I'm pleased as punch to remind the world that Cursive, my modern chamber group specializing in performing the kind of unknown modern music that gets featured on this blog, has a new program, Imagist Alchemy, coming up this Thursday, October 6, at 7:30 pm at Kenyon Hall, West Seattle's greatest old-timey theater.  The program will feature works for different combinations of voice, flute, viola and cello by mid-century American composers inspired by the Imagist poetry movement of the first half of the 20th century.  The composers include the likes of David Diamond, Adolph Weiss, Paul Pisk and Ben Weber, and Re-Composing is finally going to put the spotlight on these forgotten (some more than others) composers in the days leading up to Imagist Alchemy's big show.  Our Cursive previews are ending today with one of the most appropriate composers for this blog since its inception, Ben Weber (1916-1979).

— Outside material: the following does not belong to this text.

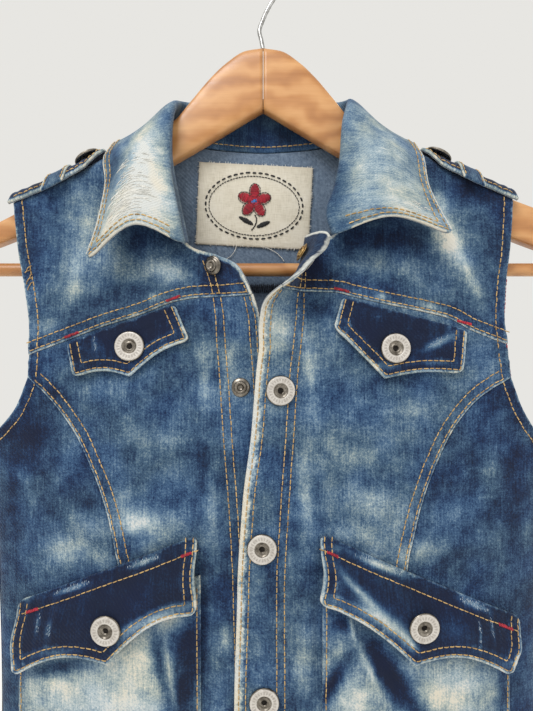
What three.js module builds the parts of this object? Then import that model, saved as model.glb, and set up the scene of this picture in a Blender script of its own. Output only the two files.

Hailing from St. Louis, Weber accomplished the curious feat of establishing a position of success and acclaim for himself during the American classical boom years of the 1940's and '50's while not experiencing any of the public adoration that contemporaries like Bernstein, Piston and Schuman got.  Weber was largely self-taught, and while that can sometimes reap popular benefit (such as with the popularly eccentric Paul Creston) his inspiration came from more dodecaphonic climbs.  Weber was one of the first composer to write 12-tone music in America, breaking that new ground with Wallingford Riegger in the late '30's, but rather than adopt the Second Viennese School's attitudes and ascetic aesthetics Weber decided to use dodecaphonic music in a more Romantic Way.  For example, take his ravishing Violin Concerto:




This certainly isn't tonality but it sure ain't Webern, either.  Ben Weber understood how serialism could be used as a tool first rather than a philosophy, as merely a way to keep the composer honest in his atonal dealings and to avoid too cozy familiarities.  And there are cozy familiarities here, too, but primarily in tone and passion.  There's an enormous sweep to this piece, with thick, resonant chords and classically successful orchestration, and the violin part is one of the great Tall Dark Strangers of the rep.  I'm of the mind that trained musicians can "sing" through anything as long as the composer writes likes they want them to, and this is expressed gorgeously by this performance by violinist Oliver Colbentson with the Nurmberger Symphoniker under the direction of Werner Heider, another composer who might drift to these blogly shores.  I'm always impressed with composers who can accentuate tension and release atonally and Weber is one of the best I've seen from America at that.  A more placid example of his language is his brief pedagogical piano piece New Adventure, played here by some guy*:


This little number was published by Theodore Presser as part of the Masters of Our Day series in the '50's, edited by Isadore Freed and Lazare Saminsky (two more guys who are bound to appear on these blogs).  While his piano works, such as this one, are largely as neglected as anything else he's written, one piece has become his best candidate for longevity: the Fantasia (Variaitons), op. 25.  Written for the great William Masselos, the Fantasia is arguably his most representative statement for the instrument, showcasing not only his prowess with dodecaphonic composition but also his sense of melody and emotional power.  It was recorded brilliantly by Stephen Hough in the late '90's for an album that also featured Copland's Piano Variations, Corigliano's Etude Fantasy and Tsontakis's Ghost Variations (a hell of a program, to be sure).  That CD also marked the last time a Weber piece was commercially recorded, and searching on YouTube reveals that it might be the last time it was performed for posterity, either.  The good news is that a number of excellent pianists have taken a crack at it, such as Christopher Czaja Sager in this 1972 performance:



That recording is a bit scratchy but it's all there - confident, exciting piano writing, wild yet refined variation and a glorious clash of tonal memories and atonal virtuosity.  If it was the only Weber piece to get played again in the future I wouldn't be too sore about it, and thankfully it's still in print through Sheet Music Plus - oh, wait.  More tangible good news is that many of his pieces remain in print, including dozens through the ever-essential ACA (such as his one ballet, The Pool of Darkness, another piece that begs to be performed by Cursive), and all the published ones can be got through Interlibrary Loan and copied.  It's through libraries that I got his Four Songs for voice and cello, a work featured on Imagist Alchemy.  Combining the poetry of Ezra Pound, a man at the forefront of Imagism and who famously cheerleaded for classical Chinese and Japanese poetry, with ancient Latin and Sanskrit poetry, including one by Emperor Hadrian himself.  The concert isn't coming a moment too soon, either, as this year, one that is three quarters over already, is the Centenary of Weber's birth, though sadly I haven't heard of any other groups taking charge and performing some of his many worthy compositions.  The last time there was an all-Weber program was likely this retrospective concert on the 20th anniversary of his death, one that featured his works for the combination of flute, cello and celesta, one so cool I wish I'd thought of it first.  That concert featured tribute works by Milton Babbitt, Ned Rorem (who performed the piece himself) and Lou Harrison, and all around sounded like a lovely time.  Hopefully Cursive's performance Thursday night will add a little notch more to Weber's performance pole, and there's always more room for a lyric serialist in the future.


~PNK

*I should have "Some Guy" as a title on my business cards.